1st quarter scoring:
- OSU: Devin Smith 39 yard pass from Cardale Jones (Sean Nuernberger kick) (13:01) (7-0 OSU)
- OSU: Ezekiel Elliott 81 yard run (Sean Nuernberger kick) (4:06) (14-0 OSU)

2nd quarter scoring:
- OSU: Sean Nuernberger 23 yard field goal (14:14) (17-0 OSU)
- OSU: Devin Smith 44 yard pass from Cardale Jones (Sean Nuernberger kick) (11:09) (24-0 OSU)
- OSU: Ezekiel Elliott 14 yard run (Sean Nuernberger kick) (6:36) (31-0 OSU)
- OSU: Joey Bosa 4 yard fumble return (Sean Nuernberger kick) (0:36) (38-0 OSU)

3rd quarter scoring:
- OSU: Devin Smith 42 yard pass from Cardale Jones (Sean Nuernberger kick) (9:24) (45-0 OSU)

4th quarter scoring:
- OSU: Curtis Samuel 12 yard run (Sean Nuernberger kick) (11:39) (52-0 OSU)
- OSU: Curtis Samuel 1 yard run (Sean Nuernberger kick) (2:25) (59-0 OSU)
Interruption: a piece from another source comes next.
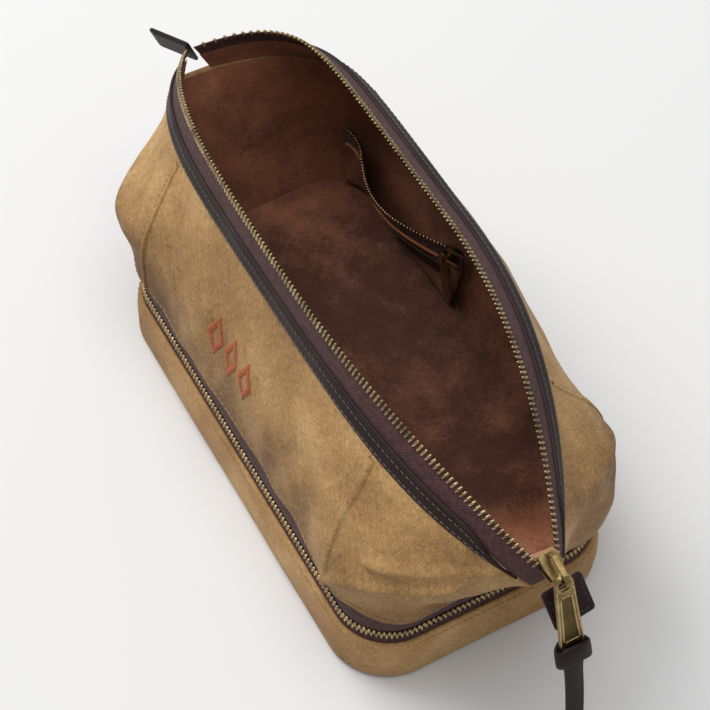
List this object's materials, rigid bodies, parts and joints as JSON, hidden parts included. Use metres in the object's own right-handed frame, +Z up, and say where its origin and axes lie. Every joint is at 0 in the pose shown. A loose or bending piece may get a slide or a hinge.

Kickoff time: 8:18 p.m. • End of Game: 11:54 p.m. • Total elapsed time: 3 hours 36 minutes

==Statistics==

| Statistics | OSU | WIS |
|---|---|---|
| First downs | 24 | 18 |
| Total offense, plays – yards | 56–558 | 80–258 |
| Rushes-yards (net) | 301 | 71 |
| Passing yards (net) | 257 | 187 |
| Passes, Comp-Att-Td-Int | 12–18-3–0 | 17–43-0–3 |
| Time of Possession | 26:05 | 33:55 |
| Penalties | 5–44 | 3–23 |
| Turnovers | 0 | 4 |

==Legacy==
In 2019 Meyer said that he intentionally ran up the score against Wisconsin to help his team be chosen for the College Football Playoff. Criticizing the subjectivity of the selection process, Meyer said that he left the starting lineup in the game despite Ohio State ahead 45–0 in the third quarter—risking players' health by not resting the starters, and poor sportsmanship—because "I don't think the 'eye test' and 'people think' is going to get enough to bump TCU and Baylor". He continued, "I had a job to do, and that was to get Ohio State in the playoff. Do I think that's right? That's wrong", proposing a selection system based on defined criteria.